-------- MATERIAL PROVIDED
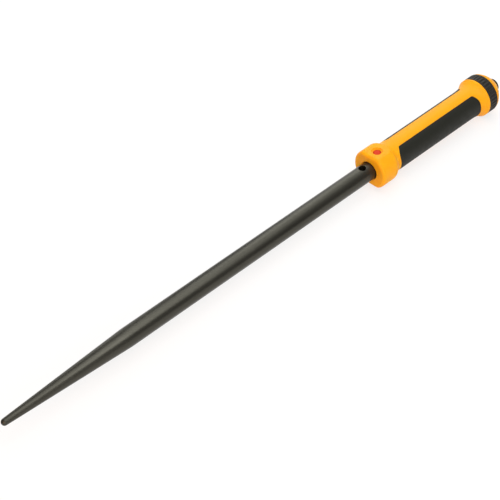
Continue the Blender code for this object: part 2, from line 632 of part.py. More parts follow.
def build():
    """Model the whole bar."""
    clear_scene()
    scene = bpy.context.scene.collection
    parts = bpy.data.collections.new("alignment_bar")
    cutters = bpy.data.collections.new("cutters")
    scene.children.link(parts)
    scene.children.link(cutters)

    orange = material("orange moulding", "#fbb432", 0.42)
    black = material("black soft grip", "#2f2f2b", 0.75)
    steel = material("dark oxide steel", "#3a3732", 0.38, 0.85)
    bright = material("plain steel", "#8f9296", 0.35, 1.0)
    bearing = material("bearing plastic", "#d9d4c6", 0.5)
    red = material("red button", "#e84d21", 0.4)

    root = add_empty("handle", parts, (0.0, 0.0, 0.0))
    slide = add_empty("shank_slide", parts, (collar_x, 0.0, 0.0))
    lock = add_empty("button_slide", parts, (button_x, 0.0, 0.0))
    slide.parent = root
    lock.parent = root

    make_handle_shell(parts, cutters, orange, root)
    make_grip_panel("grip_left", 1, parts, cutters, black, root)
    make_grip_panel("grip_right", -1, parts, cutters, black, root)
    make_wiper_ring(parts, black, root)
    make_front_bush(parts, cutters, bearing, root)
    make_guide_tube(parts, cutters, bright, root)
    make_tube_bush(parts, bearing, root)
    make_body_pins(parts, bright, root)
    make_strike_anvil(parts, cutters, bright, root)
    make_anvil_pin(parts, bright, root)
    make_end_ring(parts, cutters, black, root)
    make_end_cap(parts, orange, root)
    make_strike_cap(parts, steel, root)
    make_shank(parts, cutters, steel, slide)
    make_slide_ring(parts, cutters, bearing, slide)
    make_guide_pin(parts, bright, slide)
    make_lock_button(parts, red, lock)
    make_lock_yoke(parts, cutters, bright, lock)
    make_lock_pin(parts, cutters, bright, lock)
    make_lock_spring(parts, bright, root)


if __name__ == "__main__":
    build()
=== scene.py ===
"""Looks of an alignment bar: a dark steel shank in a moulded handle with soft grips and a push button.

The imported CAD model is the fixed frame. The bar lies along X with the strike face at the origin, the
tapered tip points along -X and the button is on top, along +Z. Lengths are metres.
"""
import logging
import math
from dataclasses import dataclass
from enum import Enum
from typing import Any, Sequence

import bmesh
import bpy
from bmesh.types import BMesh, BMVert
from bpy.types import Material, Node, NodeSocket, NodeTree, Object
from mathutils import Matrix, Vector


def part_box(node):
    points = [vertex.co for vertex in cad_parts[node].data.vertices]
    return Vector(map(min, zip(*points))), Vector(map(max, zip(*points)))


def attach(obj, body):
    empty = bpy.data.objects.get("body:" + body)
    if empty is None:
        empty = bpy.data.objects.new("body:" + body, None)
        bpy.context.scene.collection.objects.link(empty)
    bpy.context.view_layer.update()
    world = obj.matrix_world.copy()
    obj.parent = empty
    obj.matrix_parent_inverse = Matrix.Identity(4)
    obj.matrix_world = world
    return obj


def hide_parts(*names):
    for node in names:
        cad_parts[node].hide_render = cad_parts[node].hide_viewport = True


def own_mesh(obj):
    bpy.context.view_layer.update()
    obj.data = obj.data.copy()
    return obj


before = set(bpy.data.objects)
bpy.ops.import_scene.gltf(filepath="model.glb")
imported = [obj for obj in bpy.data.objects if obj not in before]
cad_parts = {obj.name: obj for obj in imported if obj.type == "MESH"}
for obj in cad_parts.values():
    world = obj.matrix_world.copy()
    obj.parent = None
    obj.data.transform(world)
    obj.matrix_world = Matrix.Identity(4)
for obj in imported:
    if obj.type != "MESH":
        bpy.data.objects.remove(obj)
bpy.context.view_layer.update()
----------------
DESCRIPTION OF THE TASK
In the data above, find the line that contains "make_handle_shell(parts, cutters, orange, root)" and the line that contains "points = [vertex.co". Repeat exactly those lines and every line between them, and only those.

SOLUTION
    make_handle_shell(parts, cutters, orange, root)
    make_grip_panel("grip_left", 1, parts, cutters, black, root)
    make_grip_panel("grip_right", -1, parts, cutters, black, root)
    make_wiper_ring(parts, black, root)
    make_front_bush(parts, cutters, bearing, root)
    make_guide_tube(parts, cutters, bright, root)
    make_tube_bush(parts, bearing, root)
    make_body_pins(parts, bright, root)
    make_strike_anvil(parts, cutters, bright, root)
    make_anvil_pin(parts, bright, root)
    make_end_ring(parts, cutters, black, root)
    make_end_cap(parts, orange, root)
    make_strike_cap(parts, steel, root)
    make_shank(parts, cutters, steel, slide)
    make_slide_ring(parts, cutters, bearing, slide)
    make_guide_pin(parts, bright, slide)
    make_lock_button(parts, red, lock)
    make_lock_yoke(parts, cutters, bright, lock)
    make_lock_pin(parts, cutters, bright, lock)
    make_lock_spring(parts, bright, root)


if __name__ == "__main__":
    build()
=== scene.py ===
"""Looks of an alignment bar: a dark steel shank in a moulded handle with soft grips and a push button.

The imported CAD model is the fixed frame. The bar lies along X with the strike face at the origin, the
tapered tip points along -X and the button is on top, along +Z. Lengths are metres.
"""
import logging
import math
from dataclasses import dataclass
from enum import Enum
from typing import Any, Sequence

import bmesh
import bpy
from bmesh.types import BMesh, BMVert
from bpy.types import Material, Node, NodeSocket, NodeTree, Object
from mathutils import Matrix, Vector


def part_box(node):
    points = [vertex.co for vertex in cad_parts[node].data.vertices]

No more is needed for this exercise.